_Recorded information_.
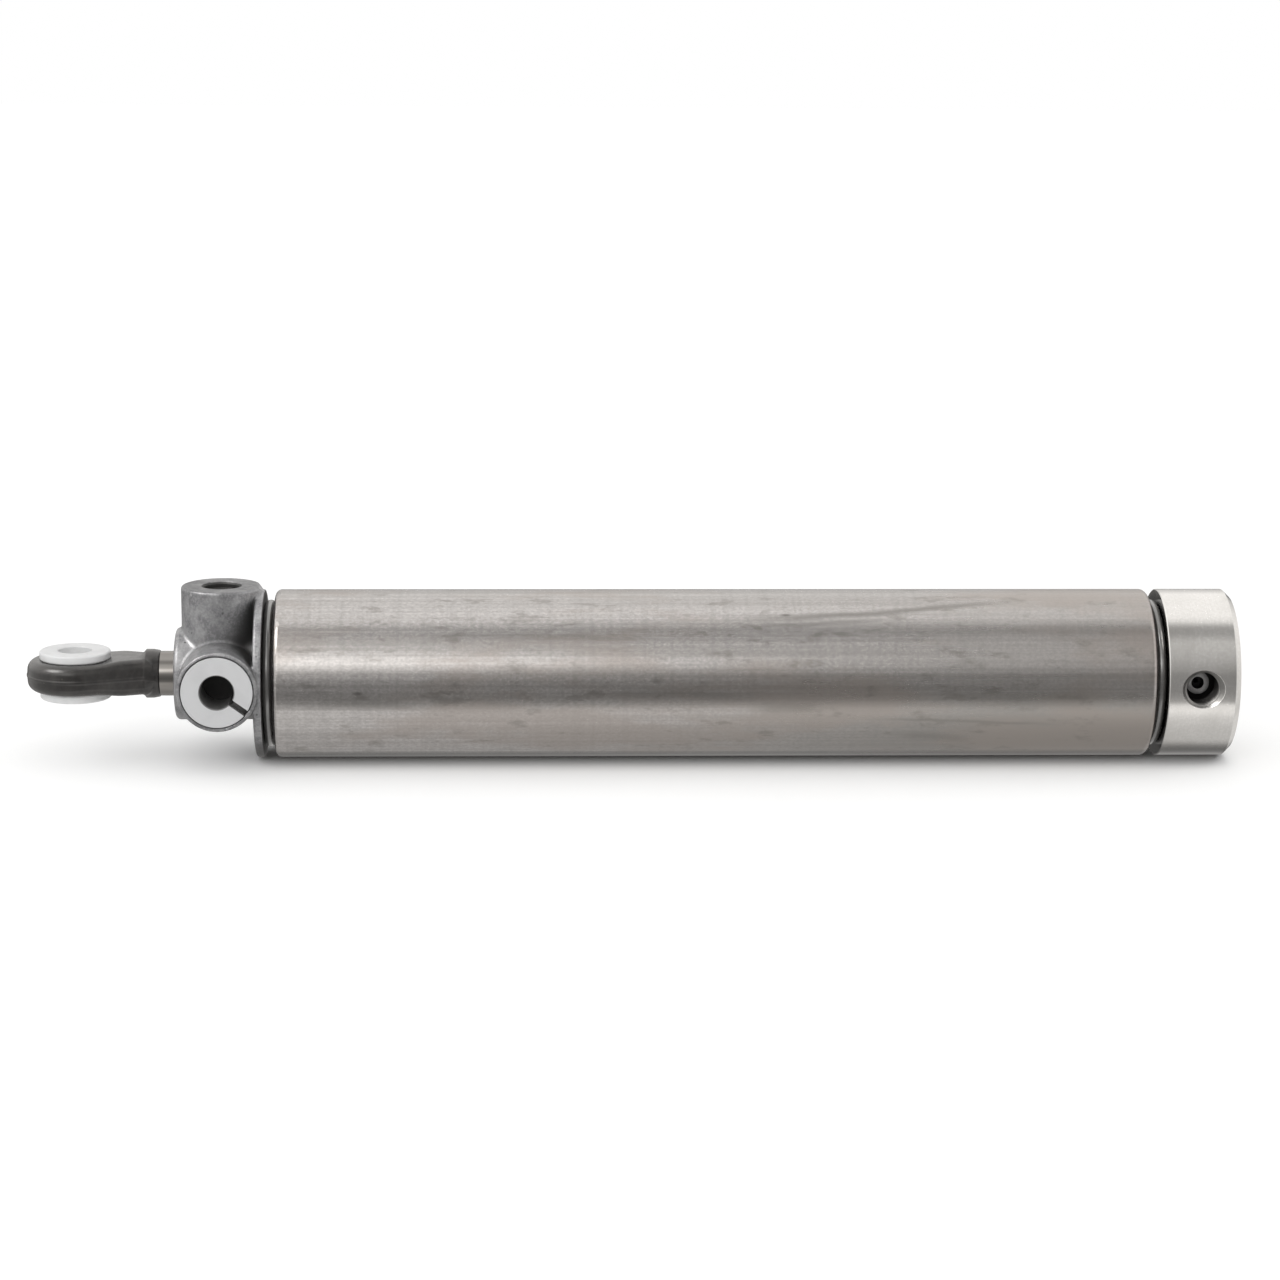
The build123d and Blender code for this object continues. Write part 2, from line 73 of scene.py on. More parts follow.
# ---- where things are, from the frame --------------------
HEAD_LO, HEAD_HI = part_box("front_head")
EYE_LO, EYE_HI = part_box("rod_eye")
TUBE_LO, TUBE_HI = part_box("barrel_tube")
CAP_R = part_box("rear_cap")[1].z
JOINT_LO, JOINT_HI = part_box("front_joint_ring")
WIPER_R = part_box("rod_wiper")[1].y
GUIDE_LO, GUIDE_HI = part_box("rod_guide_bush")
BUMPER_LO, BUMPER_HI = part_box("front_bumper")
EYE_BUSH_LO, EYE_BUSH_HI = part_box("eye_bush_top")
TRUNNION_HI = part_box("trunnion_bush_front")[1]
THROTTLE_TOP = -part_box("rear_port_throttle")[0].y
ROD_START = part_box("piston_rod")[0].x
MOUNTS = {m["name"]: m for m in RECORD["mounts"]}

BUSH_SLEEVE_R = 7.0 * MM  # of the eye bushes and of the trunnion bushes
PORT_MAJOR_R = MOUNTS["rear_port"]["dims"]["r_mm"] * MM
PORT_MINOR_R = 5.72 * MM
PIN_R = MOUNTS["trunnion_front"]["dims"]["r_mm"] * MM
MOUTH_SHADE = 0.3 * MM  # the width of the ring of painted shade round the mouth of a trunnion bush's bore
THREAD_PITCH = 25.4 / 19 * MM


# ==== solid shapes as distance fields, in metres ====================
MARGIN = 2.37  # cells round the box of a shape: no whole number, so no flat face lies on the grid
SLOPE_REACH = 0.1  # of a cell, for the slope of a field
LEAST_STEEP = 0.05  # a field's squared slope is taken as at least this
EASE = 0.5  # of the way to the neighbours' mean, in each round of evening out


def rounded_cylinder(p, axis, radius, start, end, rounding):
    """Distance to a cylinder about one of the frame's axes, with rounded rims."""
    others = [p[i] for i in range(3) if i != axis]
    across = np.hypot(others[0], others[1]) - (radius - rounding)
    along = np.abs(p[axis] - (start + end) / 2) - ((end - start) / 2 - rounding)
    outside = np.hypot(np.maximum(across, 0), np.maximum(along, 0))
    return outside + np.minimum(np.maximum(across, along), 0) - rounding


def round_union(a, b, radius):
    """Both solids together, with a fillet of this radius where they meet."""
    blend = np.hypot(np.maximum(radius - a, 0), np.maximum(radius - b, 0))
    return np.maximum(radius, np.minimum(a, b)) - blend


def gradient(field, points, reach):
    """The field's slope at each point, by central differences."""
    slope = np.empty_like(points)
    for i in range(3):
        step = np.zeros(3)
        step[i] = reach
        slope[:, i] = (field((points + step).T) - field((points - step).T)) / (2 * reach)
    return slope


def settle(field, points, reach, rounds=3):
    """Points moved onto the field's surface."""
    for _ in range(rounds):
        slope = gradient(field, points, reach)
        steep = np.maximum((slope**2).sum(1), LEAST_STEEP)
        points = points - slope * (field(points.T) / steep)[:, None]
    return points


def crossings(values):
    """The cells that the surface crosses, and in each the mean of the crossings on its edges."""
    shape = tuple(n - 1 for n in values.shape)
    total = np.zeros(shape + (3,))
    count = np.zeros(shape)
    inside = values < 0
    for axis in range(3):
        low = [slice(None)] * 3
        high = [slice(None)] * 3
        low[axis] = slice(0, -1)
        high[axis] = slice(1, None)
        a = values[tuple(low)]
        b = values[tuple(high)]
        crosses = inside[tuple(low)] != inside[tuple(high)]
        share = np.where(crosses, a / np.where(crosses, a - b, 1), 0)
        u, v = [i for i in range(3) if i != axis]
        for du in (0, 1):
            for dv in (0, 1):
                pick = [slice(None)] * 3
                pick[u] = slice(du, values.shape[u] - 1 + du)
                pick[v] = slice(dv, values.shape[v] - 1 + dv)
                hit = crosses[tuple(pick)]
                count += hit
                for i in range(3):
                    offset = share[tuple(pick)] if i == axis else (du if i == u else dv)
                    total[..., i] += hit * offset
    cells = np.argwhere(count > 0)
    return cells, total[tuple(cells.T)] / count[tuple(cells.T)][:, None]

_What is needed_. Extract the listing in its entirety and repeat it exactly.

_Problem solution_.
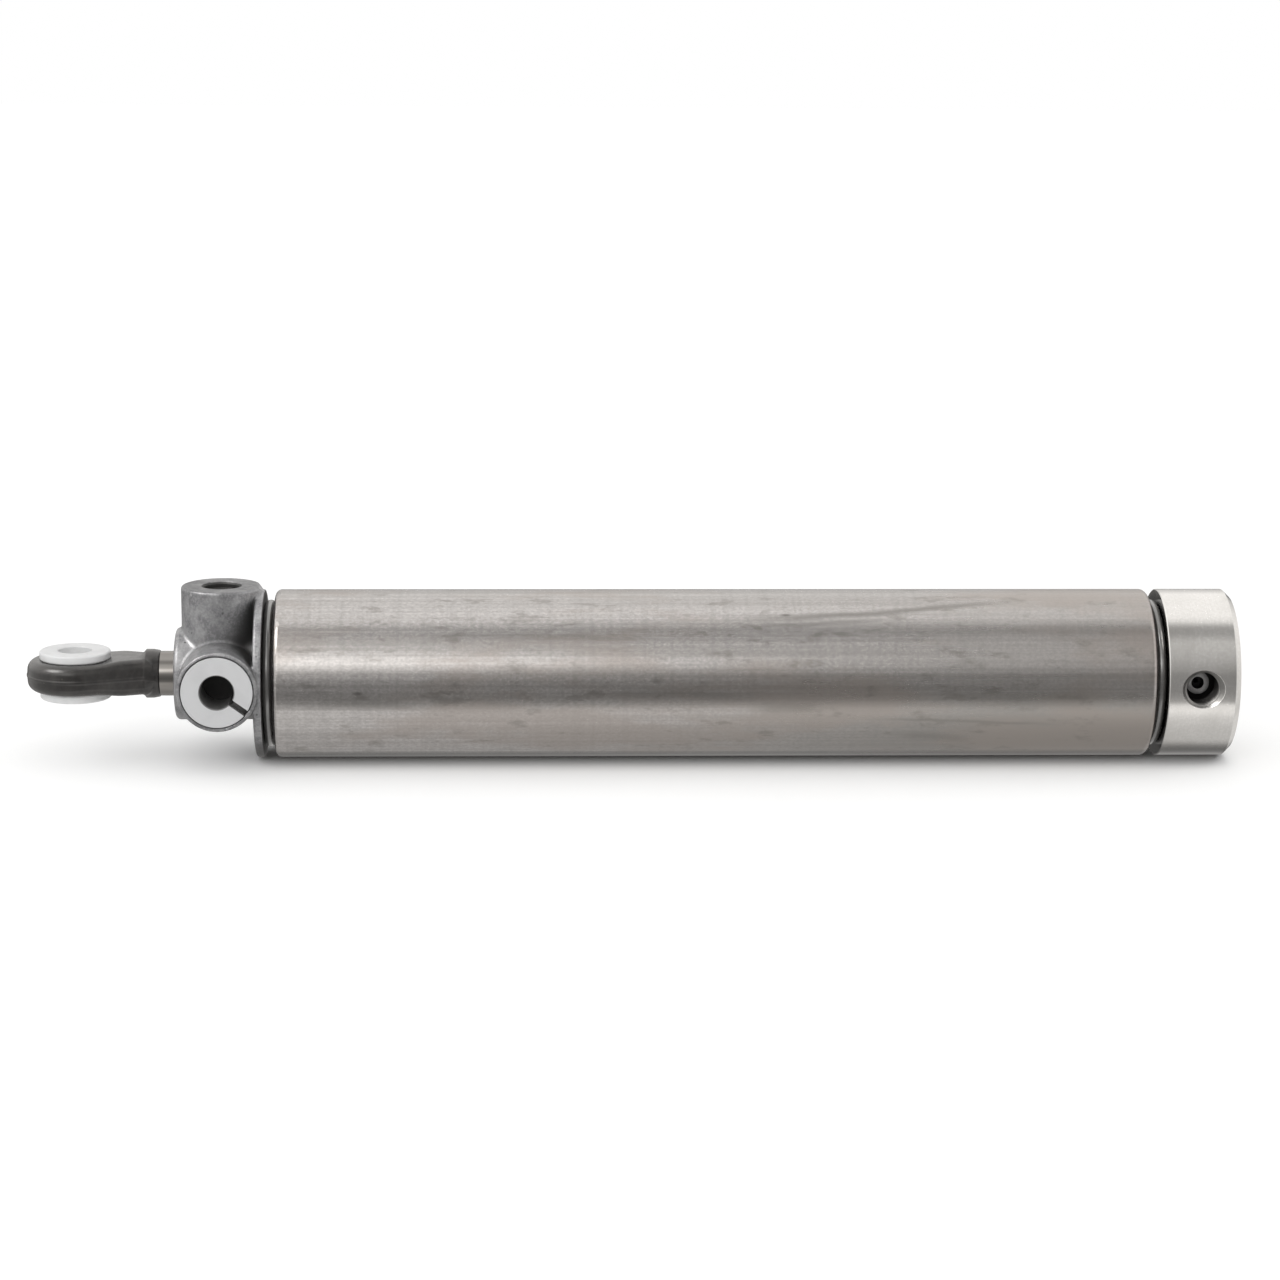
The build123d and Blender code for this object continues. Write part 2, from line 73 of scene.py on. More parts follow.
# ---- where things are, from the frame --------------------
HEAD_LO, HEAD_HI = part_box("front_head")
EYE_LO, EYE_HI = part_box("rod_eye")
TUBE_LO, TUBE_HI = part_box("barrel_tube")
CAP_R = part_box("rear_cap")[1].z
JOINT_LO, JOINT_HI = part_box("front_joint_ring")
WIPER_R = part_box("rod_wiper")[1].y
GUIDE_LO, GUIDE_HI = part_box("rod_guide_bush")
BUMPER_LO, BUMPER_HI = part_box("front_bumper")
EYE_BUSH_LO, EYE_BUSH_HI = part_box("eye_bush_top")
TRUNNION_HI = part_box("trunnion_bush_front")[1]
THROTTLE_TOP = -part_box("rear_port_throttle")[0].y
ROD_START = part_box("piston_rod")[0].x
MOUNTS = {m["name"]: m for m in RECORD["mounts"]}

BUSH_SLEEVE_R = 7.0 * MM  # of the eye bushes and of the trunnion bushes
PORT_MAJOR_R = MOUNTS["rear_port"]["dims"]["r_mm"] * MM
PORT_MINOR_R = 5.72 * MM
PIN_R = MOUNTS["trunnion_front"]["dims"]["r_mm"] * MM
MOUTH_SHADE = 0.3 * MM  # the width of the ring of painted shade round the mouth of a trunnion bush's bore
THREAD_PITCH = 25.4 / 19 * MM


# ==== solid shapes as distance fields, in metres ====================
MARGIN = 2.37  # cells round the box of a shape: no whole number, so no flat face lies on the grid
SLOPE_REACH = 0.1  # of a cell, for the slope of a field
LEAST_STEEP = 0.05  # a field's squared slope is taken as at least this
EASE = 0.5  # of the way to the neighbours' mean, in each round of evening out


def rounded_cylinder(p, axis, radius, start, end, rounding):
    """Distance to a cylinder about one of the frame's axes, with rounded rims."""
    others = [p[i] for i in range(3) if i != axis]
    across = np.hypot(others[0], others[1]) - (radius - rounding)
    along = np.abs(p[axis] - (start + end) / 2) - ((end - start) / 2 - rounding)
    outside = np.hypot(np.maximum(across, 0), np.maximum(along, 0))
    return outside + np.minimum(np.maximum(across, along), 0) - rounding


def round_union(a, b, radius):
    """Both solids together, with a fillet of this radius where they meet."""
    blend = np.hypot(np.maximum(radius - a, 0), np.maximum(radius - b, 0))
    return np.maximum(radius, np.minimum(a, b)) - blend


def gradient(field, points, reach):
    """The field's slope at each point, by central differences."""
    slope = np.empty_like(points)
    for i in range(3):
        step = np.zeros(3)
        step[i] = reach
        slope[:, i] = (field((points + step).T) - field((points - step).T)) / (2 * reach)
    return slope


def settle(field, points, reach, rounds=3):
    """Points moved onto the field's surface."""
    for _ in range(rounds):
        slope = gradient(field, points, reach)
        steep = np.maximum((slope**2).sum(1), LEAST_STEEP)
        points = points - slope * (field(points.T) / steep)[:, None]
    return points


def crossings(values):
    """The cells that the surface crosses, and in each the mean of the crossings on its edges."""
    shape = tuple(n - 1 for n in values.shape)
    total = np.zeros(shape + (3,))
    count = np.zeros(shape)
    inside = values < 0
    for axis in range(3):
        low = [slice(None)] * 3
        high = [slice(None)] * 3
        low[axis] = slice(0, -1)
        high[axis] = slice(1, None)
        a = values[tuple(low)]
        b = values[tuple(high)]
        crosses = inside[tuple(low)] != inside[tuple(high)]
        share = np.where(crosses, a / np.where(crosses, a - b, 1), 0)
        u, v = [i for i in range(3) if i != axis]
        for du in (0, 1):
            for dv in (0, 1):
                pick = [slice(None)] * 3
                pick[u] = slice(du, values.shape[u] - 1 + du)
                pick[v] = slice(dv, values.shape[v] - 1 + dv)
                hit = crosses[tuple(pick)]
                count += hit
                for i in range(3):
                    offset = share[tuple(pick)] if i == axis else (du if i == u else dv)
                    total[..., i] += hit * offset
    cells = np.argwhere(count > 0)
    return cells, total[tuple(cells.T)] / count[tuple(cells.T)][:, None]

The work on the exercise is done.